Synergistic polyphosphate-gallic acid system heals infected skin defects by remodeling immune microenvironment and restoring bioenergetics

Abstract

Infected skin defects persist in a pathological state characterized by dysregulation of the immune microenvironment and impaired bioenergetics, requiring coordinated treatment strategies to remold them. The current developing therapies with coordinated effects are often hampered by incomplete targets, high complexity, and limited clinical performance, underscoring the need for minimalist yet effective strategies that integrate both targets. Here, we address this challenge by designing a two-component system, the polyphosphate–gallic acid (polyP-GA) complex with high biocompatibility and adaptability to different material forms (e.g., solution, spray, hydrogel, paste).
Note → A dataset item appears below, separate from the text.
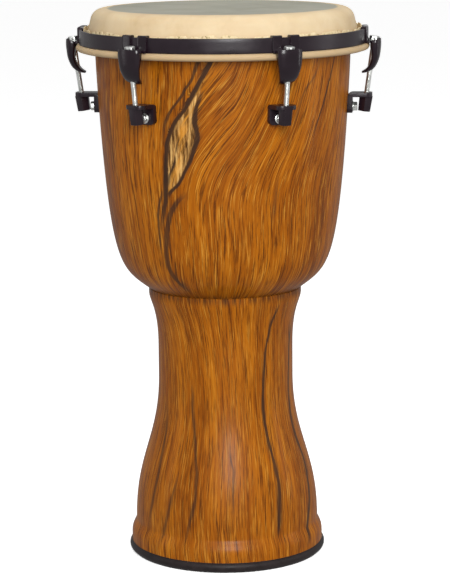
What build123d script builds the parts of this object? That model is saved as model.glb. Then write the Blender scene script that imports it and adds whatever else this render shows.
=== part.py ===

Based on the mutually complementary and enhanced effects of the two constituents, polyP-GA complex markedly inhibits bacterial infection, reduces reactive oxygen species (ROS) accumulation, as well as suppresses inflammation evidenced by facilitated macrophage polarization toward the reparative M2 phenotype and broad related anti-inflammatory transcriptional effects. Concurrently, polyP-GA complex restores mitochondrial function and elevates intracellular adenosine triphosphate (ATP) levels, thereby activating pathways essential for fibroblast migration and angiogenesis. In a mouse model of infected skin defect, application of polyP-GA complex (in the form of hydrogel and spray sequentially) significantly accelerated wound closure, enhanced collagen deposition and neovascularization, and promoted functional tissue remodeling. This work demonstrates that the minimalist therapeutic design, built on the synergistic pairing of biocompatible but otherwise subtherapeutic agents polyP and GA, can effectively break the cycle of infection-driven regenerative arrest, achieving high performance in promoting the healing of infected skin defects.